Totally silly to even pay attention to that comment. First of all to use the word STOCKS is so broad. There are PLENTY OF STOCKS that have not only dropped 50 % or more but are trading down at levels that are less than 40 % of their all time high to low range anyway.
So what he should have said is there are certain select names that will probably not lose 50 % of their high to low range because they are being propped up to make the INDEXES look good since these stocks are tools to move the INDEXES.
Now of course he WILL NEVER EVER SAY THAT.
So then you know how this has to end. Is government capable of anything other than screwing everything up?
I am not making this up. This happened today at 10 15 am when the selling really got going. To me that was the ultimate signal. Pay us interest for your house and buy our overpriced stocks and use margin interest while we take it back down in your face.
Banker told me today to not pay off my house.......refi it and take the money and invest in stox.
And as I said about PLUG. Only down 41 percent. No big deal...really...no problem........
MAMA, HOKU, PEIX, SCON, LMRA, and how many dead internet graveyard stocks.
The indexes really mean nothing. Non-reflective of anything. Many suckers got taken on PLUG as I suspected they would.
The financial statements told us how dumb it was.

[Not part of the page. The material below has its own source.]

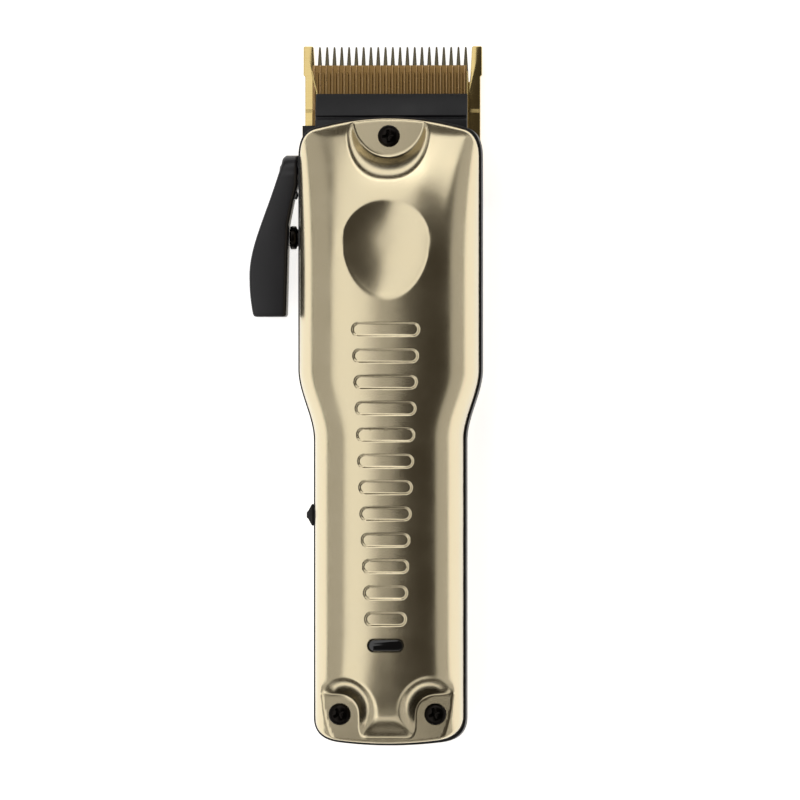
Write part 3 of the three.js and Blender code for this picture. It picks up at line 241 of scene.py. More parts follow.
# Glass-filled nylon from a textured tool: dark, with a broken dull sheen.
NYLON = Finish("moulded_nylon_black", "1d1d20", "111114", 0.0, (0.42, 0.55),
               Pattern.MOULDED, grain=0.32, relief=0.006)
# Satin black powder coat on the die-cast lever: even, with a soft sheen.
COATED_LEVER = Finish("powder_coated_zinc_black", "201f23", "18171b", 0.0, (0.34, 0.42),
                      Pattern.BLASTED, grain=0.3, relief=0.002)
# Black-oxide screw steel: nearly black, with small hard highlights.
BLACK_STEEL = Finish("black_oxide_steel", "241f1c", "15120f", 0.9, (0.2, 0.32),
                     Pattern.BLASTED, grain=0.25, relief=0.002)
# Polished acrylic lens, almost black until its lamp is on.
LENS = Finish("polished_acrylic_smoke", "17171a", "0d0d0f", 0.0, (0.05, 0.09),
              Pattern.POLISHED, grain=3.0, relief=0.002, coat=0.5)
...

They can survive now until they run out of cash due to their pump and dump. Then they will try again.
They can demolish all the cities they built with out people living in them and then rebuild them and say there is demand.........
PLUG is pretty much the same as some of those old silly deals that could not survive without issuing more and more stock until poof,,,,,,,no more.
Such as MAMA, HOKU, LMRA, ESLR, ...lots of solars.........SCON........there are so many of them from the past. Lest I forget,,,,,,,,C and BAC.......
There is a whole new generation of suckers as well, that listen to the commercials about retirement funds and so on. The INDEXES are NOT REFLECTIVE of the way most stocks bag common shareholders. How can they be? They are indexes with special math formulas that dislocate reality intentionally to get the attention of Joe B Sucker.
None of it matters. There is simply going to be a day when it all implodes. There is no market for US Gov debt. If there was then the FED would not have to print and stick debt on their balance sheet. Notice I did not say buy. The FED does not earn trillions to then go BUY something the way we earn and buy. They just exchange QE credits.
If there was a market for US GOV debt the the social security trust fund would not have been raided and sitting on 8 trillion or more of treasuries.
The boys are intentionally pushing this stuff up because if they get it high enough, as it falls, it will appear as if it is a good bargain on the way down. Kind of like the NK futures looked like a great bargain too. IT then took YEARS for the NK to get off the floor, and NOT RECOVER. You are looking at a very long term event and process developing right before your eyes.
A little early to say 20k. How about taking out 165.26 on the diamonds to see if higher prices attract more buyers. Hard to believe it but buyers are higher.
The value is expressed in the electronic markets. If I am short at 100, and the company is bought out for 200, and then DELISTED, I lose.
If I am short at 100, and the company stops trading due to fraud and then delisted, I win. If there is no company left there can be no stock and no trading.
Was I ever a shareholder?
No I was not.
QE credits end up in the accounts of bond dealers out of thin air. The credits can be used to buy stocks. That is the summary of the article.
If I short and I am correct and I never cover, was I ever a shareholder? What if the stock is delisted, So where did the money come from that lined my pockets? It could not have come from another shareholder because I did not buy stock from a shareholder to get short.
That's the point of this topic.
Who gets QE CREDITS? Do the short funds get them?